** Listed entries **
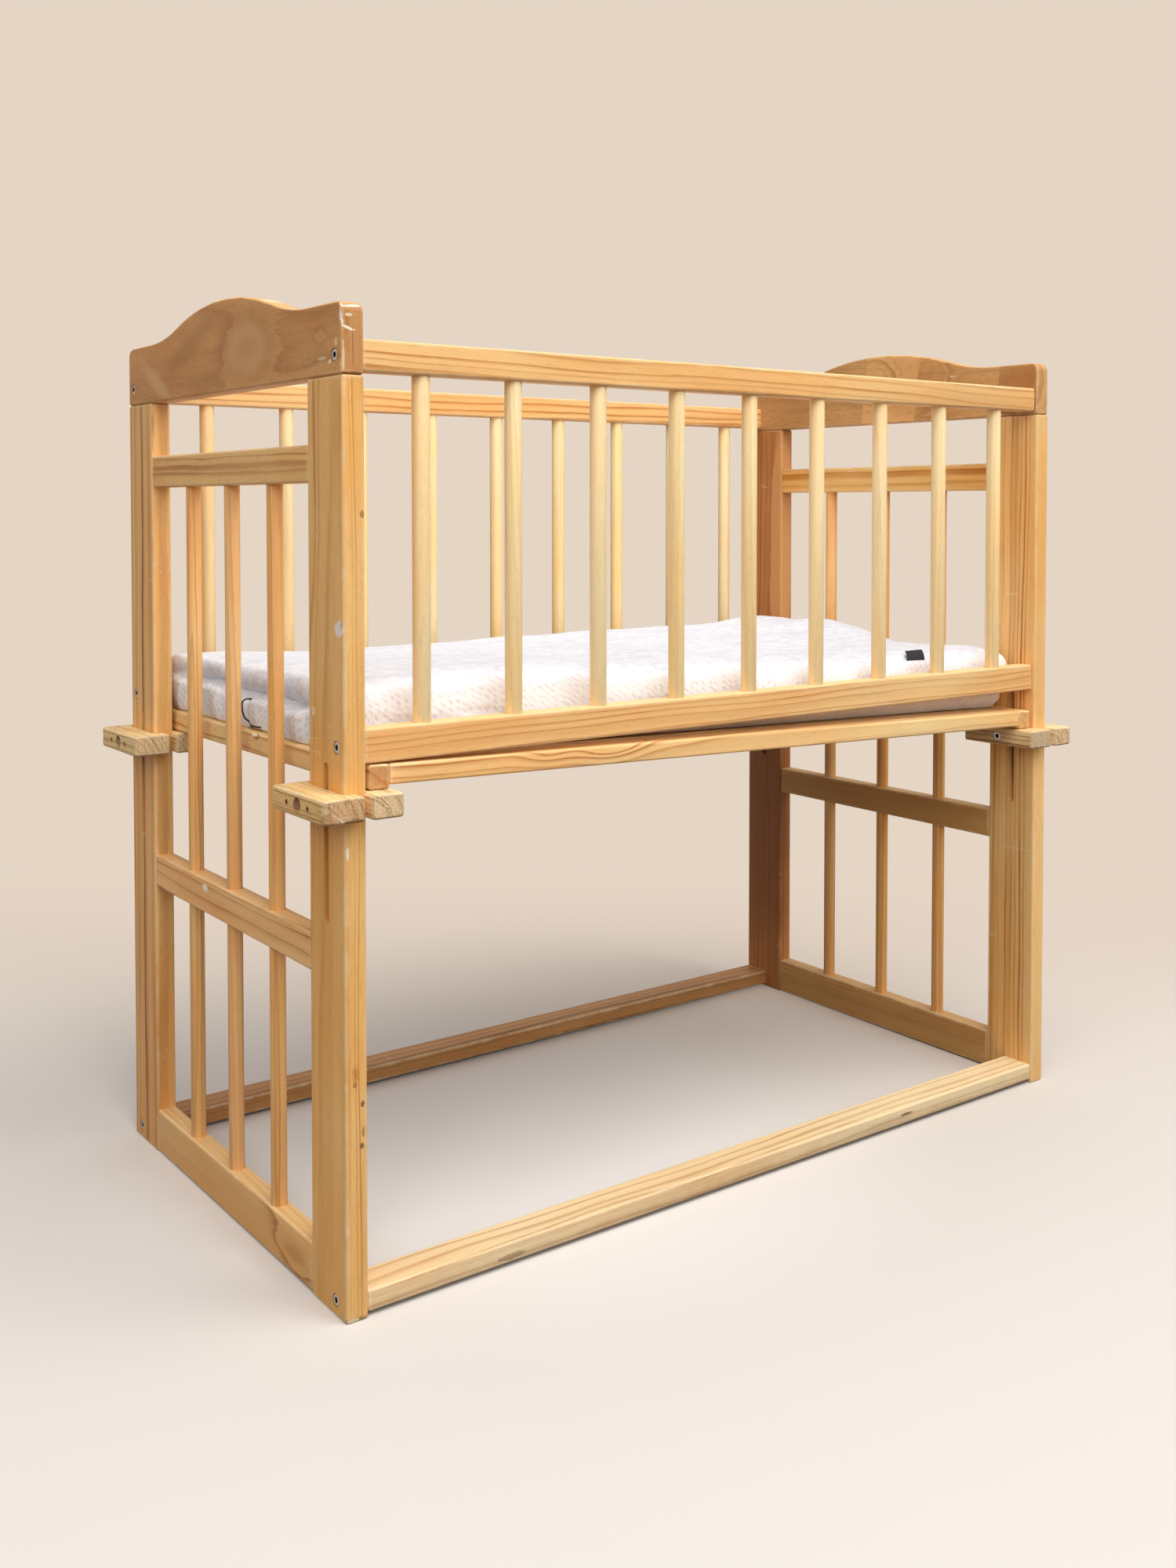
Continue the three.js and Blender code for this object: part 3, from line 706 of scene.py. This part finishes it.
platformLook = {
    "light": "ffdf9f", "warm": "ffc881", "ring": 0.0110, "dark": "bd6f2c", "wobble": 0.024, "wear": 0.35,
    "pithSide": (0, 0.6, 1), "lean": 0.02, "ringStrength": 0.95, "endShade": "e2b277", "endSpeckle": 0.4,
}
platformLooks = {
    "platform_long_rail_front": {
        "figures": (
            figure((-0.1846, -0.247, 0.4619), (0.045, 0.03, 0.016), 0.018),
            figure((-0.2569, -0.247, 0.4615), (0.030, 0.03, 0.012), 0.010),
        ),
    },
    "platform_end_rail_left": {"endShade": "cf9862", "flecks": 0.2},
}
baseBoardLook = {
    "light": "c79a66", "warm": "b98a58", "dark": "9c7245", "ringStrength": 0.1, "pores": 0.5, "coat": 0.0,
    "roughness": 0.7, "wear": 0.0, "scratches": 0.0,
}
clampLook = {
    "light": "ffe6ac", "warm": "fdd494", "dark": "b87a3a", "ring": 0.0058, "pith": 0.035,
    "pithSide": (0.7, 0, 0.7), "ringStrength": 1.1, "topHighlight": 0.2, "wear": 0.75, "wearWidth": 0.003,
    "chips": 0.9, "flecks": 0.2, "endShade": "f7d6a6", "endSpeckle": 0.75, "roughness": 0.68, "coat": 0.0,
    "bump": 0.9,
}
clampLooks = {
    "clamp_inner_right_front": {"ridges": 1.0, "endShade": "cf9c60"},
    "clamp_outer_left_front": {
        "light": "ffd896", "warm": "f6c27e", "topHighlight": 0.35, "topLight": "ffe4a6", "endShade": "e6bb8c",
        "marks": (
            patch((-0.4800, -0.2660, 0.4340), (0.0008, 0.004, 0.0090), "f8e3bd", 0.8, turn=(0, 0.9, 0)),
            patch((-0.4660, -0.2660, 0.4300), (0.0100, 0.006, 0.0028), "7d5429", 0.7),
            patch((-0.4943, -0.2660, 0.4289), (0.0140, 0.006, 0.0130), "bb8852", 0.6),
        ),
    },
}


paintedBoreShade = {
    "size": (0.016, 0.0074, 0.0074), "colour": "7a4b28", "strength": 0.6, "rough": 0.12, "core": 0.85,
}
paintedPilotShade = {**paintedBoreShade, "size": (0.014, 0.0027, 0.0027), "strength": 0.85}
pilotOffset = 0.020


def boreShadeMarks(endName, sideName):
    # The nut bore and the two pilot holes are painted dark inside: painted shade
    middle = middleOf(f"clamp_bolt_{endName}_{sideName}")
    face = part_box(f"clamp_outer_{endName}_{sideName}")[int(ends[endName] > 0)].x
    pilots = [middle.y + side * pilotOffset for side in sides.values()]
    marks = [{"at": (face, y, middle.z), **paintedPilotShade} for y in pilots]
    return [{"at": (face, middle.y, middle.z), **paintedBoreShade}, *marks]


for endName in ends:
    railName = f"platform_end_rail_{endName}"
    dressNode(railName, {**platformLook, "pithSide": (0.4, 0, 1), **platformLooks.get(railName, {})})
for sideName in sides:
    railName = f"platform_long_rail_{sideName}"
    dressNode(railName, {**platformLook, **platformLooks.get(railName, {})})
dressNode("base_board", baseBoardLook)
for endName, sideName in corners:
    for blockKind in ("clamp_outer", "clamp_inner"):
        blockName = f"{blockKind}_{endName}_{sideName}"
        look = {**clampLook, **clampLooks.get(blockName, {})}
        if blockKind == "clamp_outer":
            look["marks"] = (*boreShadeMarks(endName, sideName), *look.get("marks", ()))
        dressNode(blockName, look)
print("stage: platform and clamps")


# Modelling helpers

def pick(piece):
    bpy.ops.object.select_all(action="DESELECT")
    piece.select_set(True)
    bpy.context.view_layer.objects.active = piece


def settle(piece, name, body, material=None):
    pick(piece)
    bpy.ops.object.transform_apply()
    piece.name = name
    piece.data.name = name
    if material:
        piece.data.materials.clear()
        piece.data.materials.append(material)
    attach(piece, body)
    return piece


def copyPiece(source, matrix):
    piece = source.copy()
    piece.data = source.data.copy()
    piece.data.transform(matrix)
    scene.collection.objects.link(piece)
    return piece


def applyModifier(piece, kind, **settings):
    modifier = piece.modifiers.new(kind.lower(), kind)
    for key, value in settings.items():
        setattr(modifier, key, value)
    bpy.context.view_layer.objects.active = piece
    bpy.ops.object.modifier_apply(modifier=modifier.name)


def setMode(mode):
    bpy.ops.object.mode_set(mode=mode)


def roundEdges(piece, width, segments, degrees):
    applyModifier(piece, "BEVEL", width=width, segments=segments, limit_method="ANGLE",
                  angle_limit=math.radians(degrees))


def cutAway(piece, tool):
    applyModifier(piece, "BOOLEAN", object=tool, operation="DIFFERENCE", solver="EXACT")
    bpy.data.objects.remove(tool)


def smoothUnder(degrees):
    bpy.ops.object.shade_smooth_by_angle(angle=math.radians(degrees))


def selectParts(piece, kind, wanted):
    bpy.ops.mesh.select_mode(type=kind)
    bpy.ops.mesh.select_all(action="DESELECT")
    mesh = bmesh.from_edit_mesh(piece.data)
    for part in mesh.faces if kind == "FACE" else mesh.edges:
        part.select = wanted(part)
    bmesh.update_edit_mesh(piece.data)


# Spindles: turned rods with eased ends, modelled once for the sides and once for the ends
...
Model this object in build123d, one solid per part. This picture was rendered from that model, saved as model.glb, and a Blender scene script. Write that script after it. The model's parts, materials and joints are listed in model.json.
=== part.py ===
---
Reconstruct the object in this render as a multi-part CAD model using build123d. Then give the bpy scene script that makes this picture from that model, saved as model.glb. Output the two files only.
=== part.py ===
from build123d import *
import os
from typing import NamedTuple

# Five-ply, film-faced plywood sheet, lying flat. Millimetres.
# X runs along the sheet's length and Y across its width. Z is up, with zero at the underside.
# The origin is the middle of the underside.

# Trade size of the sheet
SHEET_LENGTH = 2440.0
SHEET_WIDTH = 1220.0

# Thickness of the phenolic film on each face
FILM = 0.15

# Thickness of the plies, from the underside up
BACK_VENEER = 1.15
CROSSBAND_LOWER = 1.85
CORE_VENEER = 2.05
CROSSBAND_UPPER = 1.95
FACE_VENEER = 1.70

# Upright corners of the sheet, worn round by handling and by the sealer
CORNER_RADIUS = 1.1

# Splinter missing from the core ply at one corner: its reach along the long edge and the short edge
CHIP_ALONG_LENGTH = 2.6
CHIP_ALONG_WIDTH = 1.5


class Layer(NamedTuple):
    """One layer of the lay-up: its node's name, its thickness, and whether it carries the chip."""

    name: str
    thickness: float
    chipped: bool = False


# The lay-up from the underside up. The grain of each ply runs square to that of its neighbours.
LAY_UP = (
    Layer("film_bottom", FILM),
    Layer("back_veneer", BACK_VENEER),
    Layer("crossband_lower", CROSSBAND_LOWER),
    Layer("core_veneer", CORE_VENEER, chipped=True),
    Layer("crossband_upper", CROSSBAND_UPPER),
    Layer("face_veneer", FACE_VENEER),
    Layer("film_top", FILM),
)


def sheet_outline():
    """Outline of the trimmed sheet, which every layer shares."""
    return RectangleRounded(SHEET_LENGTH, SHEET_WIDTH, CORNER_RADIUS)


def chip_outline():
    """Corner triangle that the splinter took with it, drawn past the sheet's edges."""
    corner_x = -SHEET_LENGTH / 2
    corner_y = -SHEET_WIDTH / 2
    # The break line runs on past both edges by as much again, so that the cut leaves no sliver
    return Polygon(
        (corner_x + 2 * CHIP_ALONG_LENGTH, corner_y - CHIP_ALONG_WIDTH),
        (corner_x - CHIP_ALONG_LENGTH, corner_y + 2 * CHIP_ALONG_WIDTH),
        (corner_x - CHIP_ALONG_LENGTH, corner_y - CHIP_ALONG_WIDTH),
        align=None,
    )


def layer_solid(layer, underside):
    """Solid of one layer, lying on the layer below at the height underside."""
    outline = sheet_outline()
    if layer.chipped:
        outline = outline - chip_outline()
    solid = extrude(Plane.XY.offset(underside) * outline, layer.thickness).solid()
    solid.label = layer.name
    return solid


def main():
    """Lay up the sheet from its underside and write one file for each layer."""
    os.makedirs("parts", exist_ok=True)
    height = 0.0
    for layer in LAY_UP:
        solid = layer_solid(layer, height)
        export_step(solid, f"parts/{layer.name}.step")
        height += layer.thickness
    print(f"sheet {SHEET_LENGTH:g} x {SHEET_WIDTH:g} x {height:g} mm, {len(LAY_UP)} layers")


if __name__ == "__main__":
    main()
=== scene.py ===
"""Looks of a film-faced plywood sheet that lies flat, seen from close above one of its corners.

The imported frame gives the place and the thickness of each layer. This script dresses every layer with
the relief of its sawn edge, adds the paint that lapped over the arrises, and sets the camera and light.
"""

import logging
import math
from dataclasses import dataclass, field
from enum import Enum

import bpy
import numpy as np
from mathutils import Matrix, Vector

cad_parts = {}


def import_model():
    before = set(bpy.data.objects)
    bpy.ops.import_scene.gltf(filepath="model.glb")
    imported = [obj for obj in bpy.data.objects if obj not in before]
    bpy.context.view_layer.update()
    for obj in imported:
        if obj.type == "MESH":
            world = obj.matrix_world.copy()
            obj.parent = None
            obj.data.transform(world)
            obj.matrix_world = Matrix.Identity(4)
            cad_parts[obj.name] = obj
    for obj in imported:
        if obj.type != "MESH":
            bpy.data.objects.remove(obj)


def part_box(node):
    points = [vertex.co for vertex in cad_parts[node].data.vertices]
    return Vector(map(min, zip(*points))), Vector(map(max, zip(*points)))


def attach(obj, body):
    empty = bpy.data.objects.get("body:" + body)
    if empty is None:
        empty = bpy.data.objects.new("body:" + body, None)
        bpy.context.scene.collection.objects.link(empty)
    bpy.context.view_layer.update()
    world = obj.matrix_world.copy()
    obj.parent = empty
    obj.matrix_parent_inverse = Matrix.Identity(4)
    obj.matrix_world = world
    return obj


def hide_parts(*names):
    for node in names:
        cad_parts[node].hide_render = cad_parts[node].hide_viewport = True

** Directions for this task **
Above are records; repeat only the lines starting at the line with "return solid" and ending at the line with "obj.matrix_parent_inverse = Matrix.Identity(4)", exactly as they appear, both included.

** Response to this task **
    return solid


def main():
    """Lay up the sheet from its underside and write one file for each layer."""
    os.makedirs("parts", exist_ok=True)
    height = 0.0
    for layer in LAY_UP:
        solid = layer_solid(layer, height)
        export_step(solid, f"parts/{layer.name}.step")
        height += layer.thickness
    print(f"sheet {SHEET_LENGTH:g} x {SHEET_WIDTH:g} x {height:g} mm, {len(LAY_UP)} layers")


if __name__ == "__main__":
    main()
=== scene.py ===
"""Looks of a film-faced plywood sheet that lies flat, seen from close above one of its corners.

The imported frame gives the place and the thickness of each layer. This script dresses every layer with
the relief of its sawn edge, adds the paint that lapped over the arrises, and sets the camera and light.
"""

import logging
import math
from dataclasses import dataclass, field
from enum import Enum

import bpy
import numpy as np
from mathutils import Matrix, Vector

cad_parts = {}


def import_model():
    before = set(bpy.data.objects)
    bpy.ops.import_scene.gltf(filepath="model.glb")
    imported = [obj for obj in bpy.data.objects if obj not in before]
    bpy.context.view_layer.update()
    for obj in imported:
        if obj.type == "MESH":
            world = obj.matrix_world.copy()
            obj.parent = None
            obj.data.transform(world)
            obj.matrix_world = Matrix.Identity(4)
            cad_parts[obj.name] = obj
    for obj in imported:
        if obj.type != "MESH":
            bpy.data.objects.remove(obj)


def part_box(node):
    points = [vertex.co for vertex in cad_parts[node].data.vertices]
    return Vector(map(min, zip(*points))), Vector(map(max, zip(*points)))


def attach(obj, body):
    empty = bpy.data.objects.get("body:" + body)
    if empty is None:
        empty = bpy.data.objects.new("body:" + body, None)
        bpy.context.scene.collection.objects.link(empty)
    bpy.context.view_layer.update()
    world = obj.matrix_world.copy()
    obj.parent = empty
    obj.matrix_parent_inverse = Matrix.Identity(4)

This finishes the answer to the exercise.